Bougie Trial

JAMA

December 8, 2021

Effect of Use of a Bougie vs Endotracheal Tube With Stylet on Successful Intubation on the First Attempt Among Critically Ill Patients Undergoing Tracheal Intubation.

What was the research question?

Does the use of bougie (tracheal tube introducer) (intervention) increase the successful rate of intubation on the first attempt (outcome) in critically ill patients (population) compared to stylet intubation (comparator)?


How did they do it?

  • A multicenter, randomized, trial randomized 1102 critically-ill patients to between use of bougie compared to stylet for intubation.

  • Primary Outcome:

  1. Rate of successful intubation on the first attempt.

  • Secondary Outcome

  1. Rate of severe hypoxia.

  2. Rate of intubation complications: Esophageal intubation, injury to oral, glottic, or thoracic structures, or aspiration.

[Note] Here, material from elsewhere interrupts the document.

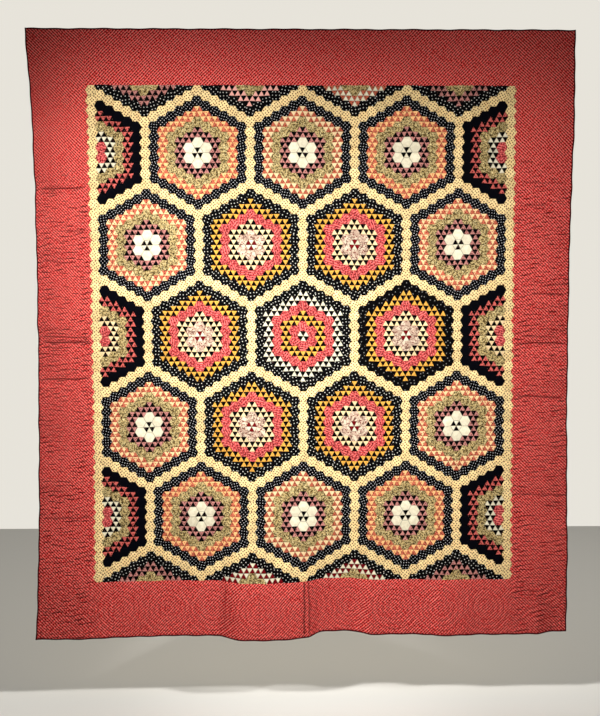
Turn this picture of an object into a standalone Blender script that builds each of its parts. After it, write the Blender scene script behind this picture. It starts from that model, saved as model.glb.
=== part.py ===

  3. Rate of pneumothorax.


What did they find?

  • Successful intubation on the first attempt did not differ between the bougie group compared to the stylet group (80.4% versus 83.0%). 

  • Severe hypoxemia was experienced in 11% in the bougie group compared to 8.8% of patients in the stylet group. 

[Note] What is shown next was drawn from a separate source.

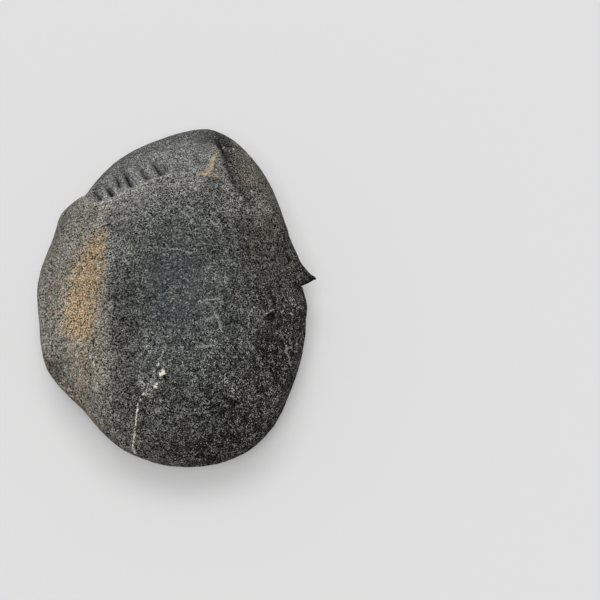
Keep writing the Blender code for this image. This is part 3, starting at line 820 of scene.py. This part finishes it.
def seen(red, green, blue):
    """A colour as seen on a screen, from 0 to 255, as the linear colour that a shader takes."""
    return tuple(((part / 255.0 + 0.055) / 1.055) ** 2.4 for part in (red, green, blue)) + (1.0,)


print("shale started:", shale.name)

# %% Set up clouds and grains
in_object = put("ShaderNodeTexCoord").outputs["Object"]
metres_to_mm = {"Vector": in_object, "Scale": (1000.0, 1000.0, 1000.0)}
in_mm = put("ShaderNodeMapping", metres_to_mm).outputs["Vector"]


def cloud(spacing, detail=2.0, roughness=0.5):
    """Soft noise with patches this far apart, in millimetres."""
    inputs = {"Vector": in_mm, "Scale": 1.0 / spacing, "Detail": detail, "Roughness": roughness}
    return put("ShaderNodeTexNoise", inputs).outputs["Fac"]


def grains(size):
    """Cells of this size in millimetres: three random numbers from 0 to 1 for each, and a distance."""
    cells = put("ShaderNodeTexVoronoi", {"Vector": in_mm, "Scale": 1.0 / size}, feature="F1")
    numbers = put("ShaderNodeSeparateColor", {0: cells.outputs["Color"]})
    return numbers.outputs[0], numbers.outputs[1], numbers.outputs[2], cells.outputs["Distance"]


broad_patches = cloud(14.0, 4.0)
small_patches = cloud(3.5, 3.0)
edge_wander = cloud(1.2, 2.0)
bumpy = cloud(0.45, 1.0, 0.7)
grain, grain_kind, grain_tint, _ = grains(0.22)
coarse_grain, coarse_kind, _, coarse_gap = grains(0.55)
_, salt_kind, _, salt_gap = grains(0.28)
print("grains ready:", len(nodes), "nodes")

# %% [markdown]
# ## Ground colours
# The ground is olive brown, blue grey over the middle, and paler where the flank and the rim catch the
# most wear. On the real stone one zone gives way to the next grain by grain. So each soft mask is
# shifted by a random number for every grain before it is cut, and the border turns to salt and pepper.

# %% Choose the ground colours
DARK_OLIVE = seen(28, 27, 25)
PALE_OLIVE = seen(76, 76, 72)
BLUE_GREY = seen(57, 62, 63)
WINDOW_GREY = seen(112, 113, 111)
RIM_GREY = seen(86, 86, 84)
FLANK_GREY = seen(102, 100, 94)
LOW_FACET_BROWN = seen(76, 71, 65)
RUST_BROWN = seen(127, 106, 77)
ROLLED_EDGE_SHADE = seen(27, 27, 25)
UMBER = seen(74, 67, 56)
UMBER_SHARE, RUST_SHARE, ROLLED_EDGE_SHADE_SHARE = 0.45, 0.72, 0.25


def shifted(value, numbers, amount):
    """A value moved up and down by random numbers around a half."""
    return sums("ADD", value, sums("MULTIPLY", sums("SUBTRACT", numbers, 0.5), amount))


def by_grains(value, patches=0.6, softness=0.12):
    """Turns on as large a share of the grains as a soft mask from 0 to 1 asks for."""
    wider = shifted(sums("MULTIPLY", value, 1.4), small_patches, patches)
    return between(sums("SUBTRACT", wider, grain_kind), 0.2 - softness, 0.2 + softness)


print("ground colours ready")

# %% Lay the ground colours
heart_mask = by_grains(shifted(mask("heart"), broad_patches, 0.4), 0.8, 0.60)
flank = by_grains(mask("flank"), 1.2, 0.50)
rim_band = by_grains(between(mask("rim"), 1.10, 0.10), 1.2, 0.50)
warm_mask = by_grains(mask("warm"), 1.0, 0.30)
low_facet = between(shifted(mask("low_facet"), edge_wander, 0.8), -0.3, 0.5)
in_window = between(shifted(mask("in_window"), edge_wander, 0.5), -0.15, 0.25)
rust_mask = by_grains(mask("rust"), 0.7)

# From dark to pale olive towards the upper left: partly the crust's own colour, partly painted light and
# shade.
ground = layer_over(shifted(mask("bleached_and_lit"), broad_patches, 0.8), DARK_OLIVE, PALE_OLIVE)
ground = layer_over(heart_mask, ground, BLUE_GREY)
ground = layer_over(rim_band, ground, RIM_GREY)
ground = layer_over(flank, ground, FLANK_GREY)
ground = layer_over(low_facet, ground, LOW_FACET_BROWN)
ground = layer_over(sums("MULTIPLY", warm_mask, UMBER_SHARE), ground, UMBER)
ground = layer_over(sums("MULTIPLY", rust_mask, RUST_SHARE), ground, RUST_BROWN)
ground = layer_over(in_window, ground, WINDOW_GREY)
# Painted shade along the window's rolled outer edge.
ground = layer_over(sums("MULTIPLY", mask("rolled_rim_shade"), ROLLED_EDGE_SHADE_SHARE), ground, ROLLED_EDGE_SHADE)
print("ground laid:", len(nodes), "nodes")

# %% [markdown]
# ## Grain
# The grain makes the ground darker and lighter from point to point. Each grain multiplies the ground by
# ten to the power of a random number, because such factors look even to the eye. A soft shoulder holds
# the brightest factors back, as no grain is brighter than the mineral itself. The pale flank and the
# rust have the strongest grain, the smooth blue middle and the window the weakest.

# %% Sprinkle the grain
WINDOW_SHARE, HEART_SHARE, PALE_SHARE = 0.52, 0.34, 1.55
GRAIN_SWING, COARSE_SWING, PATCH_SWING, PEPPER = 4.2, 0.12, 0.5, 0.25
CRUST_SHOULDER, PALE_SHOULDER = 0.12, 0.40
wisps = cloud(2.2, 4.0, 0.65)
worn_pale = sums("MAXIMUM", flank, rust_mask)
pale_zone = sums("MAXIMUM", rim_band, worn_pale)
swing_in_window = between(in_window, 0.0, 1.0, 1.0, WINDOW_SHARE)
swing = sums("MULTIPLY", swing_in_window, between(heart_mask, 0.0, 1.0, 1.0, HEART_SHARE))
swing = sums("MULTIPLY", swing, between(worn_pale, 0.0, 1.0, 1.0, PALE_SHARE))
swing = sums("MULTIPLY", swing, between(wisps, 0.35, 0.65, 0.80, 1.15))
speckle = shifted(0.0, grain, GRAIN_SWING)
speckle = shifted(speckle, coarse_grain, COARSE_SWING)
speckle = shifted(speckle, small_patches, PATCH_SWING)
speckle = sums("MULTIPLY", speckle, swing)
pepper = sums("MULTIPLY", between(coarse_kind, 0.22, 0.12), between(coarse_gap, 0.60, 0.35))
speckle = sums("SUBTRACT", speckle, sums("MULTIPLY", sums("MULTIPLY", pepper, swing), PEPPER))
factor = sums("POWER", 10.0, speckle)
pale_or_open = sums("MAXIMUM", pale_zone, in_window)
shoulder = between(pale_or_open, 0.0, 1.0, CRUST_SHOULDER, PALE_SHOULDER)
room_above = sums("ADD", sums("MULTIPLY", factor, shoulder), 1.0)
factor = sums("DIVIDE", sums("MULTIPLY", factor, sums("ADD", shoulder, 1.0)), room_above)
grain_gray = put("ShaderNodeCombineColor", {0: factor, 1: factor, 2: factor}).outputs[0]
grained = layer_over(1.0, ground, grain_gray, "MULTIPLY")
print("grain on:", len(nodes), "nodes")

# %% [markdown]
# ## Salt, tones and flecks
# Single pale mineral grains stand out like salt. They lie in drifts, so soft noise thins them. Over
# them go the paler and darker patches with the painted shade and highlights among them, small scuffs,
# a faint warm or cool tint for each grain, and a few large flecks.

# %% Add salt, tones and flecks
SALT = seen(190, 190, 185)
WINDOW_SALT = seen(220, 220, 215)
WARM_SALT = seen(226, 219, 206)
SALT_SHARE, HEART_SALT_SHARE = 0.82, 0.45
SCUFF_TONE = 0.13
WARM_GRAIN, COOL_GRAIN = (1.04, 1.0, 0.95, 1.0), (0.97, 1.0, 1.03, 1.0)
FLECK, FLECK_SHARE = seen(214, 212, 204), 0.7
salt_drifts = between(shifted(salt_kind, wisps, 1.0), 0.88, 0.95)
salt = sums("MULTIPLY", salt_drifts, between(salt_gap, 0.85, 0.50))
salt_colour = layer_over(worn_pale, layer_over(in_window, SALT, WINDOW_SALT), WARM_SALT)
salt = sums("MULTIPLY", salt, between(heart_mask, 0.0, 1.0, SALT_SHARE, HEART_SALT_SHARE))
grained = layer_over(salt, grained, salt_colour)
scuffs = sums("MULTIPLY", between(cloud(4.5, 5.0, 0.70), 0.54, 0.70), SCUFF_TONE)
# The tone holds the painted shade and highlights as well as the paler and darker patches.
toned = sums("POWER", 10.0, sums("ADD", mask("tone"), scuffs))
tone_gray = put("ShaderNodeCombineColor", {0: toned, 1: toned, 2: toned}).outputs[0]
grained = layer_over(1.0, grained, tone_gray, "MULTIPLY")
grained = layer_over(1.0, grained, layer_over(grain_tint, WARM_GRAIN, COOL_GRAIN), "MULTIPLY")
fleck_mask = sums("MULTIPLY", between(coarse_kind, 0.968, 0.978), between(coarse_gap, 0.36, 0.20))
grained = layer_over(sums("MULTIPLY", fleck_mask, FLECK_SHARE), grained, FLECK)
print("salt on:", len(nodes), "nodes")

# %% [markdown]
# ## Silt, painted shade and veins
# The grooves hold dark silt together with painted shade, and the crease, the chip's step and the
# spur's edge get painted shade in the same dark colour. The crack is darker along its line too. The
# veins, the scratches and the painted highlights go over it. Each is cut from its own mask, and a
# little noise frays its edge.

# %% Add silt and veins
DARK_SILT_AND_SHADE = seen(14, 14, 13)
TAN = seen(216, 190, 154)
CALCITE = seen(238, 232, 216)
PALE = seen(178, 178, 171)
GROOVE_SHARE, SEAM_SHARE, TAN_SHARE, CALCITE_SHARE, PALE_LINE_SHARE = 0.8, 0.94, 0.8, 0.94, 0.75
frayed_groove = shifted(shifted(mask("groove"), edge_wander, 0.7), grain_kind, 0.3)
# Dark silt with painted shade in the grooves, then painted shade in the dark seams.
silted_and_shaded = layer_over(sums("MULTIPLY", between(frayed_groove, 0.15, 0.75), GROOVE_SHARE), grained, DARK_SILT_AND_SHADE)
silted_and_shaded = layer_over(sums("MULTIPLY", mask("dark_seam"), SEAM_SHARE), silted_and_shaded, DARK_SILT_AND_SHADE)
frayed_tan = shifted(shifted(mask("tan_vein"), edge_wander, 3.0), grain_kind, 1.6)
veined = layer_over(sums("MULTIPLY", between(frayed_tan, 0.25, 0.0), TAN_SHARE), silted_and_shaded, TAN)
frayed_white = shifted(shifted(mask("white_vein"), grain_kind, 0.45), edge_wander, 0.7)
veined = layer_over(sums("MULTIPLY", between(frayed_white, 0.10, -0.06), CALCITE_SHARE), veined, CALCITE)
pale_grains = by_grains(sums("MULTIPLY", mask("pale_line"), 0.65), 0.8, 0.10)
veined = layer_over(sums("MULTIPLY", pale_grains, PALE_LINE_SHARE), veined, PALE)
links.new(veined, shader.inputs["Base Color"])
print("veins in:", len(nodes), "nodes")

# %% [markdown]
# ## Matt surface and grain bump
# A dry river stone is matt all over, so it has no clear highlights at all. Fine noise varies the
# roughness a little, and the same noise as a very low bump lets single grains catch the light.

# %% Finish the surface
LEAST_ROUGH, MOST_ROUGH = 0.65, 0.85
BUMP_STRENGTH, BUMP_HEIGHT = 0.8, 0.00030
roughness = between(bumpy, 0.3, 0.7, LEAST_ROUGH, MOST_ROUGH)
links.new(roughness, shader.inputs["Roughness"])
shader.inputs["Metallic"].default_value = 0.0
shader.inputs["Specular IOR Level"].default_value = 0.0
bump = put("ShaderNodeBump", {"Strength": BUMP_STRENGTH, "Distance": BUMP_HEIGHT, "Height": bumpy})
links.new(bump.outputs["Normal"], shader.inputs["Normal"])
stone_mesh.materials.append(shale)
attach(stone, "root")
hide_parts(SOLID)
print("shale nodes:", len(nodes))

# %% [markdown]
# ## Table and light
# The stone lies on a plain pale table. One broad light hangs almost straight above, another shines from
# high in front of the stone, and the pale room around fills in the rest. So only a soft shadow gathers
# where the stone curls under at its near edge.

# %% Lay the table
TABLE_HALF = 3.0
TABLE_GREY = (0.8, 0.8, 0.8, 1.0)
table_shape = bmesh.new()
bmesh.ops.create_grid(table_shape, x_segments=1, y_segments=1, size=TABLE_HALF)
table_mesh = bpy.data.meshes.new("pale_table")
table_shape.to_mesh(table_mesh)
table_shape.free()
table = bpy.data.objects.new("pale_table", table_mesh)
bpy.context.scene.collection.objects.link(table)
pale_paint = bpy.data.materials.new("pale_paint")
pale_paint.use_nodes = True
paint_shader = pale_paint.node_tree.nodes["Principled BSDF"]
paint_shader.inputs["Base Color"].default_value = TABLE_GREY
paint_shader.inputs["Roughness"].default_value = 1.0
paint_shader.inputs["Specular IOR Level"].default_value = 0.0
table_mesh.materials.append(pale_paint)
print("table, m across:", 2.0 * TABLE_HALF)

# %% Light it
LIGHTS = (  # name, where it shines from, strength, spread in degrees
    ("broad_key", (0.03, 0.10, 0.99), 0.80, 30.0),
    ("soft_fill", (0.03, -0.40, 0.91), 1.60, 25.0),
)
ROOM_STRENGTH = 0.22
for name, shines_from, strength, spread in LIGHTS:
    light = bpy.data.lights.new(name, "SUN")
    light.energy = strength
    light.angle = math.radians(spread)
    hung = bpy.data.objects.new(name, light)
    hung.rotation_euler = Vector(shines_from).to_track_quat("Z", "Y").to_euler()
    bpy.context.scene.collection.objects.link(hung)
room = bpy.data.worlds.new("pale_room")
room.use_nodes = True
air = room.node_tree.nodes["Background"]
air.inputs["Color"].default_value = (1.0, 1.0, 1.0, 1.0)
air.inputs["Strength"].default_value = ROOM_STRENGTH
bpy.context.scene.world = room
bpy.context.scene.view_settings.view_transform = "Standard"
print("lights:", len(LIGHTS))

  • No difference in esophageal intubation (0.7% vs 0.9% ).

  • Pnneumothorax was not different between the two groups (2.5% vs. 2.7%).


Any limitations?

Factors that may affect outcomes and limit generalizability

  • Excluded patients needing urgency of intubation or patients intubated using a hyperangulated laryngoscope, and patients for whom use of a bougie was specifically indicated.

  • Limited experience with bougie intubation.

  • Blinding cannot be done.

  • Applies only to the first attempt.


What does it mean?

Use of bougie did not improve the rate of successful intubation and is not preferred over stylet intubation. No change in the current practice based on this study within its limitations.